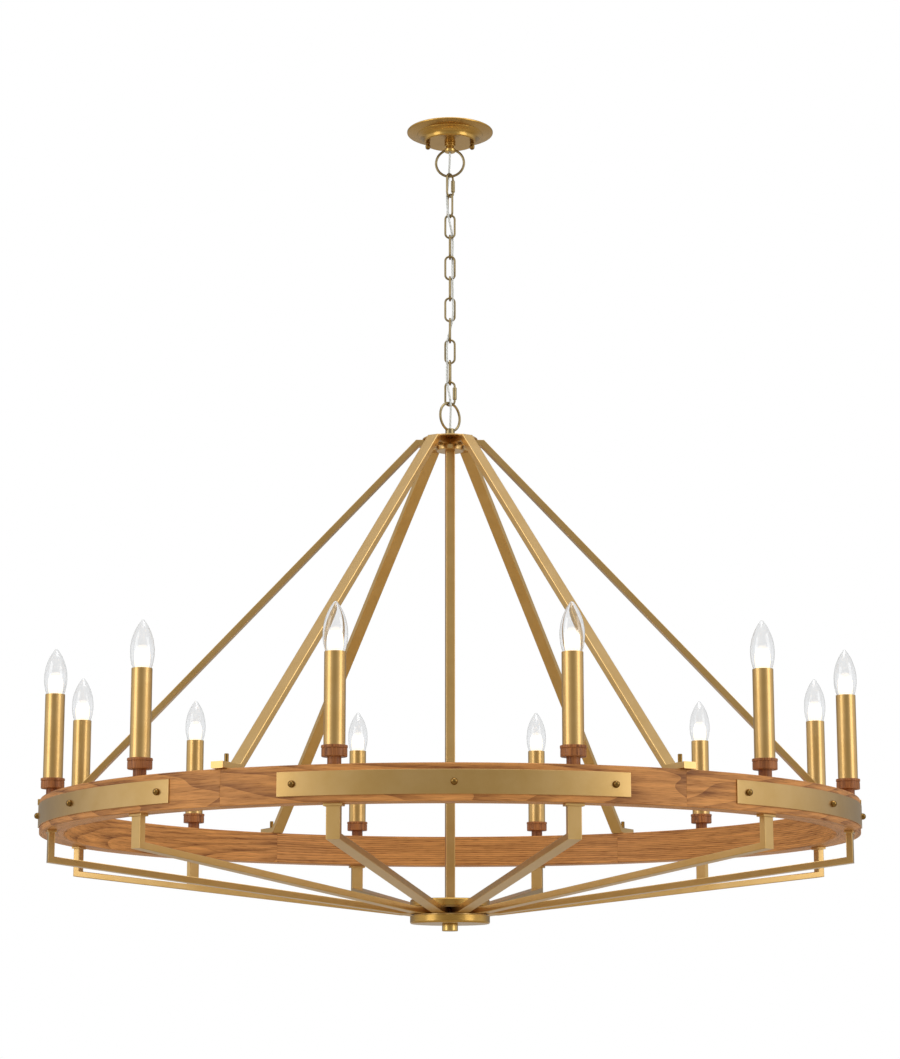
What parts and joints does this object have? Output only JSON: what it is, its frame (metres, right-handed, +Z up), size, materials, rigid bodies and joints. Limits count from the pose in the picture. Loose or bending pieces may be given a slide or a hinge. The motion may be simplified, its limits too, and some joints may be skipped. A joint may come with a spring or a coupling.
{
  "type": "chandelier",
  "caption": "Wagon wheel chandelier: an oak ring with candle lamps, hung by sloping flat brass tubes from a hub, a link chain and a round ceiling canopy.",
  "frame": {"origin": "middle of the crossbar's top face, on the ceiling", "axes": "+Z up into the ceiling, +X along the crossbar, -Y towards the picture's viewer"},
  "size_m": [1.276, 1.275, 1.293],
  "materials": {
    "satin_brass": "brushed and lacquered",
    "zinc_steel": "zinc plated",
    "clear_cord": "clear jacket over tinned strands",
    "oak_ring": "stained open grain, matt lacquer",
    "oak_turned": "stained and turned",
    "socket_moulding": "moulded phenolic",
    "clear_glass": "clear blown glass"
  },
  "bodies": {
    "ceiling": {"ceiling_crossbar": "zinc_steel", "canopy_studs": "zinc_steel", "canopy_nipple": "zinc_steel", "canopy": "satin_brass", "canopy_knobs": "satin_brass", "screw_collar": "satin_brass", "canopy_loop": "satin_brass", "supply_cord": "clear_cord"},
    "link_01": {"chain_link_01": "satin_brass"},
    "link_02": {"chain_link_02": "satin_brass"},
    "link_03": {"chain_link_03": "satin_brass"},
    "link_04": {"chain_link_04": "satin_brass"},
    "link_05": {"chain_link_05": "satin_brass"},
    "link_06": {"chain_link_06": "satin_brass"},
    "link_07": {"chain_link_07": "satin_brass"},
    "link_08": {"chain_link_08": "satin_brass"},
    "link_09": {"chain_link_09": "satin_brass"},
    "link_10": {"chain_link_10": "satin_brass"},
    "link_11": {"chain_link_11": "satin_brass"},
    "fixture": {"hub_loop": "satin_brass", "hub_loop_nut": "satin_brass", "hub_top_plate": "satin_brass", "hub_drum": "satin_brass", "upper_arm_1": "satin_brass", "upper_arm_2": "satin_brass", "upper_arm_3": "satin_brass", "upper_arm_4": "satin_brass", "upper_arm_5": "satin_brass", "upper_arm_6": "satin_brass", "arm_bolts": "satin_brass", "centre_rod": "satin_brass", "ring_segment_1": "oak_ring", "ring_segment_2": "oak_ring", "ring_segment_3": "oak_ring", "ring_segment_4": "oak_ring", "ring_segment_5": "oak_ring", "ring_segment_6": "oak_ring", "band_plates": "satin_brass", "plate_screws": "satin_brass", "candle_cups": "oak_turned", "candle_sleeves": "satin_brass", "candle_posts": "zinc_steel", "lamp_sockets": "socket_moulding", "bulbs": "clear_glass", "lower_arm_01": "satin_brass", "lower_arm_02": "satin_brass", "lower_arm_03": "satin_brass", "lower_arm_04": "satin_brass", "lower_arm_05": "satin_brass", "lower_arm_06": "satin_brass", "lower_arm_07": "satin_brass", "lower_arm_08": "satin_brass", "lower_arm_09": "satin_brass", "lower_arm_10": "satin_brass", "lower_arm_11": "satin_brass", "lower_arm_12": "satin_brass", "lower_hub_top_pan": "satin_brass", "lower_hub_bottom_pan": "satin_brass", "hub_spool": "satin_brass", "finial": "satin_brass"}
  },
  "joints": [
    {"name": "link_01_swing", "type": "hinge", "parent": "ceiling", "child": "link_01", "pos_m": [0, 0, -0.07715], "axis": [0.9945, -0.1045, 0], "range_deg": [-8, 8], "deforming": ["supply_cord"]},
    {"name": "link_02_swing", "type": "hinge", "parent": "link_01", "child": "link_02", "pos_m": [0, 0, -0.11176], "axis": [0.6428, 0.766, 0], "range_deg": [-8, 8]},
    {"name": "link_03_swing", "type": "hinge", "parent": "link_02", "child": "link_03", "pos_m": [0, 0, -0.14667], "axis": [-0.4848, 0.8746, 0], "range_deg": [-8, 8]},
    {"name": "link_04_swing", "type": "hinge", "parent": "link_03", "child": "link_04", "pos_m": [0, 0, -0.18158], "axis": [0.9994, 0.0349, 0], "range_deg": [-8, 8]},
    {"name": "link_05_swing", "type": "hinge", "parent": "link_04", "child": "link_05", "pos_m": [0, 0, -0.21649], "axis": [0.0523, 0.9986, 0], "range_deg": [-8, 8]},
    {"name": "link_06_swing", "type": "hinge", "parent": "link_05", "child": "link_06", "pos_m": [0, 0, -0.2514], "axis": [1, 0, 0], "range_deg": [-8, 8]},
    {"name": "link_07_swing", "type": "hinge", "parent": "link_06", "child": "link_07", "pos_m": [0, 0, -0.28631], "axis": [0.0523, 0.9986, 0], "range_deg": [-8, 8]},
    {"name": "link_08_swing", "type": "hinge", "parent": "link_07", "child": "link_08", "pos_m": [0, 0, -0.32122], "axis": [1, 0, 0], "range_deg": [-8, 8]},
    {"name": "link_09_swing", "type": "hinge", "parent": "link_08", "child": "link_09", "pos_m": [0, 0, -0.35613], "axis": [0.0349, 0.9994, 0], "range_deg": [-8, 8]},
    {"name": "link_10_swing", "type": "hinge", "parent": "link_09", "child": "link_10", "pos_m": [0, 0, -0.39104], "axis": [1, 0, 0], "range_deg": [-8, 8]},
    {"name": "link_11_swing", "type": "hinge", "parent": "link_10", "child": "link_11", "pos_m": [0, 0, -0.42595], "axis": [0.1045, 0.9945, 0], "range_deg": [-8, 8]},
    {"name": "fixture_swing", "type": "hinge", "parent": "link_11", "child": "fixture", "pos_m": [0, 0, -0.46086], "axis": [0.9903, -0.1392, 0], "range_deg": [-8, 8]}
  ]
}
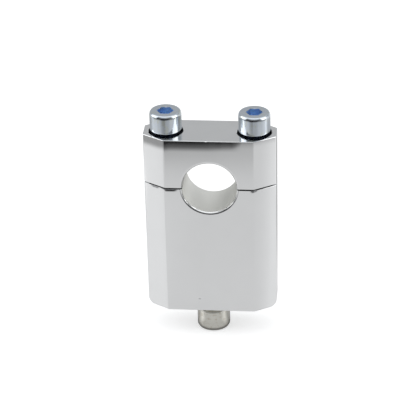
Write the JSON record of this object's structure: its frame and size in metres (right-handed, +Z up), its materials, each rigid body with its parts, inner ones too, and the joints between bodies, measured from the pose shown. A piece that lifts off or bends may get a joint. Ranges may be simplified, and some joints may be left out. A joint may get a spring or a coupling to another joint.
{
  "type": "motorcycle bar riser",
  "caption": "Handlebar riser: polished aluminium block with a bored clamp cap, socket head clamp screws and a mounting bolt in its base.",
  "frame": {"origin": "centre of the block's base face, on the mounting bolt's axis", "axes": "+Z up from the base, +Y along the handlebar's axis, +X across it; seen from the front, +X is to the right"},
  "size_m": [0.054, 0.0194, 0.1001],
  "materials": {
    "block_polish": "polished",
    "cap_polish": "polished",
    "zinc_screw": "bright blue zinc",
    "plain_bolt": "plain turned steel"
  },
  "bodies": {
    "block": {"riser_block": "block_polish"},
    "cap": {"clamp_cap": "cap_polish"},
    "left_screw": {"left_clamp_screw": "zinc_screw"},
    "right_screw": {"right_clamp_screw": "zinc_screw"},
    "base_bolt": {"mounting_bolt": "plain_bolt"}
  },
  "joints": [
    {"name": "cap_lift", "type": "slide", "parent": "block", "child": "cap", "axis": [0, 0, 1], "range_m": [0, 0.009]},
    {"name": "left_screw_turn", "type": "hinge", "parent": "block", "child": "left_screw", "pos_m": [-0.01795, 0, 0.0802], "axis": [0, 0, 1], "range_deg": [-2640, 3420]},
    {"name": "right_screw_turn", "type": "hinge", "parent": "block", "child": "right_screw", "pos_m": [0.01795, 0, 0.0802], "axis": [0, 0, 1], "range_deg": [-2640, 3420]},
    {"name": "base_bolt_turn", "type": "hinge", "parent": "block", "child": "base_bolt", "pos_m": [0, 0, -0.0027], "axis": [0, 0, 1], "range_deg": [-6480, 600]}
  ]
}
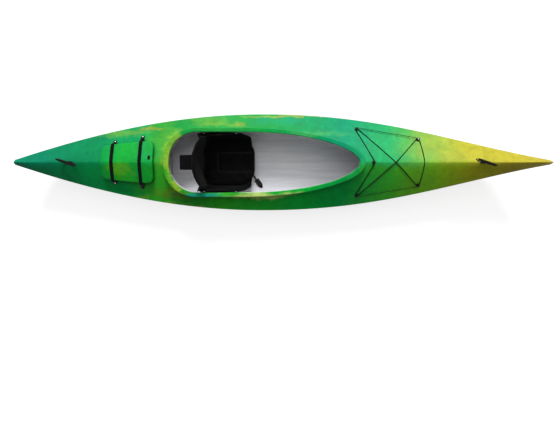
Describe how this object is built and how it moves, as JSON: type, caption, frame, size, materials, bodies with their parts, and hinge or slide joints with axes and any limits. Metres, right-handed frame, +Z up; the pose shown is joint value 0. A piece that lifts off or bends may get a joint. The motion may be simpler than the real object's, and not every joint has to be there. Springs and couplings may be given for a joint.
{
  "type": "touring kayak",
  "caption": "Sit-inside touring kayak for one paddler, with a raised coaming, padded seat and backrest, hinged stern hatch, sliding foot braces, deck rigging and carrying handles.",
  "frame": {"origin": "on the flat of the keel, under the middle of the kayak's length", "axes": "+X runs to the bow, +Y to port and +Z up from the keel"},
  "size_m": [3.81, 0.711, 0.415],
  "materials": {
    "hull_polyethylene": "moulded polyethylene, green blending to yellow at the bow",
    "seat_polyethylene": "moulded, satin black",
    "black_nylon": "moulded, satin black",
    "black_rubber": "matt black",
    "seat_fabric": "woven black cover over foam",
    "webbing": "woven black webbing",
    "black_cord": "braided black cord",
    "grey_foam": "closed-cell foam, matt grey",
    "stainless_steel": "polished stainless steel"
  },
  "bodies": {
    "root": {"hull_shell": "hull_polyethylene", "deck_shell": "hull_polyethylene", "stern_bulkhead": "grey_foam", "bow_pillar": "grey_foam", "seat_pan": "seat_polyethylene", "seat_pad": "seat_fabric", "hip_pad_port": "seat_fabric", "hip_pad_starboard": "seat_fabric", "backrest_rod": "stainless_steel", "back_strap_port": "webbing", "back_strap_starboard": "webbing", "back_strap_buckle_port": "black_nylon", "back_strap_buckle_starboard": "black_nylon", "seat_bolt_aft_port": "stainless_steel", "seat_bolt_aft_starboard": "stainless_steel", "seat_bolt_fore_port": "stainless_steel", "seat_bolt_fore_starboard": "stainless_steel", "seat_strap": "webbing", "seat_strap_buckle": "black_nylon", "seat_strap_end": "webbing", "foot_rail_port": "black_nylon", "foot_rail_starboard": "black_nylon", "hatch_anchor_rear_port": "black_nylon", "hatch_anchor_rear_starboard": "black_nylon", "hatch_anchor_front_port": "black_nylon", "hatch_anchor_front_starboard": "black_nylon", "hatch_buckle_female_rear": "black_nylon", "hatch_buckle_female_front": "black_nylon", "hatch_strap_tab_rear": "webbing", "hatch_strap_tab_front": "webbing", "bow_handle_fairlead": "black_nylon", "stern_handle_fairlead": "black_nylon", "deck_button_aft_port": "black_nylon", "deck_button_aft_starboard": "black_nylon", "deck_button_fore_port": "black_nylon", "deck_button_fore_starboard": "black_nylon", "deck_button_middle": "black_nylon", "deck_bungee": "black_cord", "deck_line_port": "black_cord", "deck_line_starboard": "black_cord"},
    "hatch": {"hatch_lid": "hull_polyethylene", "hatch_gasket": "black_rubber", "hatch_pull_tab": "webbing", "hatch_strap_rear": "webbing", "hatch_strap_front": "webbing", "hatch_buckle_male_rear": "black_nylon", "hatch_buckle_male_front": "black_nylon"},
    "backrest": {"backrest_board": "seat_polyethylene", "backrest_pad": "seat_fabric", "backrest_rear_flap": "seat_fabric"},
    "pedal_port": {"foot_pedal_port": "black_nylon"},
    "pedal_starboard": {"foot_pedal_starboard": "black_nylon"},
    "trigger_port": {"foot_trigger_port": "black_nylon"},
    "trigger_starboard": {"foot_trigger_starboard": "black_nylon"},
    "bow_handle": {"bow_handle_grip": "black_rubber", "bow_handle_cord": "black_cord"},
    "stern_handle": {"stern_handle_grip": "black_rubber", "stern_handle_cord": "black_cord"}
  },
  "joints": [
    {"name": "hatch_hinge", "type": "hinge", "parent": "root", "child": "hatch", "pos_m": [-1.19213, 0.14438, 0.23679], "axis": [-0.9845, -0.172, 0.0343], "range_deg": [0, 110]},
    {"name": "backrest_tilt", "type": "hinge", "parent": "root", "child": "backrest", "pos_m": [-0.591, 0, 0.135], "axis": [0, 1, 0], "range_deg": [-12, 45]},
    {"name": "pedal_port_slide", "type": "slide", "parent": "root", "child": "pedal_port", "axis": [0.9933, -0.1103, 0.033], "range_m": [-0.1, 0.1]},
    {"name": "pedal_starboard_slide", "type": "slide", "parent": "root", "child": "pedal_starboard", "axis": [0.9933, 0.1103, 0.033], "range_m": [-0.1, 0.1]},
    {"name": "trigger_port_press", "type": "hinge", "parent": "pedal_port", "child": "trigger_port", "pos_m": [0.5083, 0.27921, 0.10854], "axis": [-0.1152, -0.9517, 0.2845], "range_deg": [0, 20], "stiffness_Nm_per_rad": 0.2},
    {"name": "trigger_starboard_press", "type": "hinge", "parent": "pedal_starboard", "child": "trigger_starboard", "pos_m": [0.5083, -0.27921, 0.10854], "axis": [0.1152, -0.9517, -0.2845], "range_deg": [0, 20], "stiffness_Nm_per_rad": 0.2},
    {"name": "bow_handle_swing", "type": "hinge", "parent": "root", "child": "bow_handle", "pos_m": [1.43949, 0, 0.3572], "axis": [0.9987, 0, 0.0506], "range_deg": [-50, 50]},
    {"name": "stern_handle_swing", "type": "hinge", "parent": "root", "child": "stern_handle", "pos_m": [-1.50982, 0, 0.28847], "axis": [0.9998, 0, -0.0183], "range_deg": [-50, 50]}
  ]
}
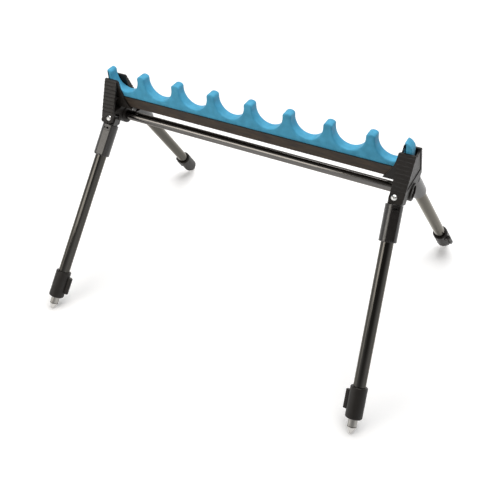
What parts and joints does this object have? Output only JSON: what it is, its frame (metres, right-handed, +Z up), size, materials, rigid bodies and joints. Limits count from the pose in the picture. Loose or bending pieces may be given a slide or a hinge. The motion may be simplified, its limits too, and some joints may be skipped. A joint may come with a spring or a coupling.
{
  "type": "folding fishing rod rest",
  "caption": "Free-standing fishing rod rest: a notched foam strip in a channel on end brackets, with folding telescopic legs on blunt spikes.",
  "frame": {"origin": "on the ground, below the middle of the rest", "axes": "+X along the rest to the right bracket, +Y to the rear legs, +Z up"},
  "size_m": [0.6416, 0.512, 0.3861],
  "materials": {
    "blue_foam": "matte",
    "dark_channel": "satin",
    "black_tube": "gloss",
    "bare_aluminium": "satin",
    "turned_steel": "satin",
    "chromed_bolt": "polished",
    "steel_hardware": "satin",
    "black_plastic": "satin"
  },
  "bodies": {
    "rest": {"eva_rod_rest": "blue_foam", "rest_channel": "dark_channel", "lower_crossbar": "black_tube", "crossbar_plugs": "black_plastic", "crossbar_screws": "steel_hardware", "channel_screws": "steel_hardware", "left_bracket": "black_plastic", "right_bracket": "black_plastic", "pivot_bolts": "chromed_bolt", "pivot_nuts": "steel_hardware"},
    "front_left_leg": {"front_left_pivot_block": "black_plastic", "front_left_button_spring": "steel_hardware", "front_left_outer_tube": "black_tube", "front_left_stop_ring": "black_plastic", "front_left_lock_collar": "black_plastic", "front_left_lever_pin": "steel_hardware", "front_left_clamp_pad": "bare_aluminium"},
    "front_left_inner_leg": {"front_left_inner_tube": "bare_aluminium", "front_left_slide_bush": "black_plastic", "front_left_spike_tip": "turned_steel"},
    "front_left_lever": {"front_left_cam_lever": "black_plastic"},
    "front_left_button": {"front_left_lock_button": "black_plastic"},
    "front_right_leg": {"front_right_pivot_block": "black_plastic", "front_right_button_spring": "steel_hardware", "front_right_outer_tube": "black_tube", "front_right_stop_ring": "black_plastic", "front_right_lock_collar": "black_plastic", "front_right_lever_pin": "steel_hardware", "front_right_clamp_pad": "bare_aluminium"},
    "front_right_inner_leg": {"front_right_inner_tube": "bare_aluminium", "front_right_slide_bush": "black_plastic", "front_right_spike_tip": "turned_steel"},
    "front_right_lever": {"front_right_cam_lever": "black_plastic"},
    "front_right_button": {"front_right_lock_button": "black_plastic"},
    "rear_left_leg": {"rear_left_pivot_block": "black_plastic", "rear_left_button_spring": "steel_hardware", "rear_left_outer_tube": "black_tube", "rear_left_stop_ring": "black_plastic", "rear_left_lock_collar": "black_plastic", "rear_left_lever_pin": "steel_hardware", "rear_left_clamp_pad": "bare_aluminium"},
    "rear_left_inner_leg": {"rear_left_inner_tube": "bare_aluminium", "rear_left_slide_bush": "black_plastic", "rear_left_spike_tip": "turned_steel"},
    "rear_left_lever": {"rear_left_cam_lever": "black_plastic"},
    "rear_left_button": {"rear_left_lock_button": "black_plastic"},
    "rear_right_leg": {"rear_right_pivot_block": "black_plastic", "rear_right_button_spring": "steel_hardware", "rear_right_outer_tube": "black_tube", "rear_right_stop_ring": "black_plastic", "rear_right_lock_collar": "black_plastic", "rear_right_lever_pin": "steel_hardware", "rear_right_clamp_pad": "bare_aluminium"},
    "rear_right_inner_leg": {"rear_right_inner_tube": "bare_aluminium", "rear_right_slide_bush": "black_plastic", "rear_right_spike_tip": "turned_steel"},
    "rear_right_lever": {"rear_right_cam_lever": "black_plastic"},
    "rear_right_button": {"rear_right_lock_button": "black_plastic"}
  },
  "joints": [
    {"name": "front_left_fold", "type": "hinge", "parent": "rest", "child": "front_left_leg", "pos_m": [-0.2667, -0.0323, 0.30226], "axis": [0, -0.8049, 0.5934], "range_deg": [0, 95.7]},
    {"name": "front_left_slide", "type": "slide", "parent": "front_left_leg", "child": "front_left_inner_leg", "axis": [0.0993, 0.5905, 0.8009], "range_m": [-0.2, 0]},
    {"name": "front_left_lever_turn", "type": "hinge", "parent": "front_left_leg", "child": "front_left_lever", "pos_m": [-0.28725, -0.22683, 0.02472], "axis": [-0.0993, -0.5905, -0.8009], "range_deg": [-100, 0]},
    {"name": "front_left_button_press", "type": "slide", "parent": "front_left_leg", "child": "front_left_button", "axis": [-0.2069, 0.7996, -0.5638], "range_m": [0, 0.002], "stiffness_N_per_m": 500, "springref_m": -0.002},
    {"name": "front_right_fold", "type": "hinge", "parent": "rest", "child": "front_right_leg", "pos_m": [0.2667, -0.0323, 0.30226], "axis": [0, 0.8049, -0.5934], "range_deg": [0, 84]},
    {"name": "front_right_slide", "type": "slide", "parent": "front_right_leg", "child": "front_right_inner_leg", "axis": [-0.0993, 0.5905, 0.8009], "range_m": [-0.2, 0]},
    {"name": "front_right_lever_turn", "type": "hinge", "parent": "front_right_leg", "child": "front_right_lever", "pos_m": [0.28725, -0.22683, 0.02472], "axis": [-0.0993, 0.5905, 0.8009], "range_deg": [-100, 0]},
    {"name": "front_right_button_press", "type": "slide", "parent": "front_right_leg", "child": "front_right_button", "axis": [-0.4975, 0.6676, -0.5539], "range_m": [0, 0.002], "stiffness_N_per_m": 500, "springref_m": -0.002},
    {"name": "rear_left_fold", "type": "hinge", "parent": "rest", "child": "rear_left_leg", "pos_m": [-0.2667, 0.0323, 0.30226], "axis": [0, -0.8049, -0.5934], "range_deg": [0, 95.7]},
    {"name": "rear_left_slide", "type": "slide", "parent": "rear_left_leg", "child": "rear_left_inner_leg", "axis": [0.0993, -0.5905, 0.8009], "range_m": [-0.2, 0]},
    {"name": "rear_left_lever_turn", "type": "hinge", "parent": "rear_left_leg", "child": "rear_left_lever", "pos_m": [-0.31352, 0.22528, 0.02683], "axis": [-0.0993, 0.5905, -0.8009], "range_deg": [-100, 0]},
    {"name": "rear_left_button_press", "type": "slide", "parent": "rear_left_leg", "child": "rear_left_button", "axis": [0.4975, -0.6676, -0.5539], "range_m": [0, 0.002], "stiffness_N_per_m": 500, "springref_m": -0.002},
    {"name": "rear_right_fold", "type": "hinge", "parent": "rest", "child": "rear_right_leg", "pos_m": [0.2667, 0.0323, 0.30226], "axis": [0, 0.8049, 0.5934], "range_deg": [0, 84]},
    {"name": "rear_right_slide", "type": "slide", "parent": "rear_right_leg", "child": "rear_right_inner_leg", "axis": [-0.0993, -0.5905, 0.8009], "range_m": [-0.2, 0]},
    {"name": "rear_right_lever_turn", "type": "hinge", "parent": "rear_right_leg", "child": "rear_right_lever", "pos_m": [0.31352, 0.22528, 0.02683], "axis": [-0.0993, -0.5905, 0.8009], "range_deg": [-100, 0]},
    {"name": "rear_right_button_press", "type": "slide", "parent": "rear_right_leg", "child": "rear_right_button", "axis": [0.2069, -0.7996, -0.5638], "range_m": [0, 0.002], "stiffness_N_per_m": 500, "springref_m": -0.002}
  ]
}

- - - - -

§ What you need to do
Of all the lines in the listing above, how many contain the word "caption"? Answer with the number alone.

§ Output of the task
5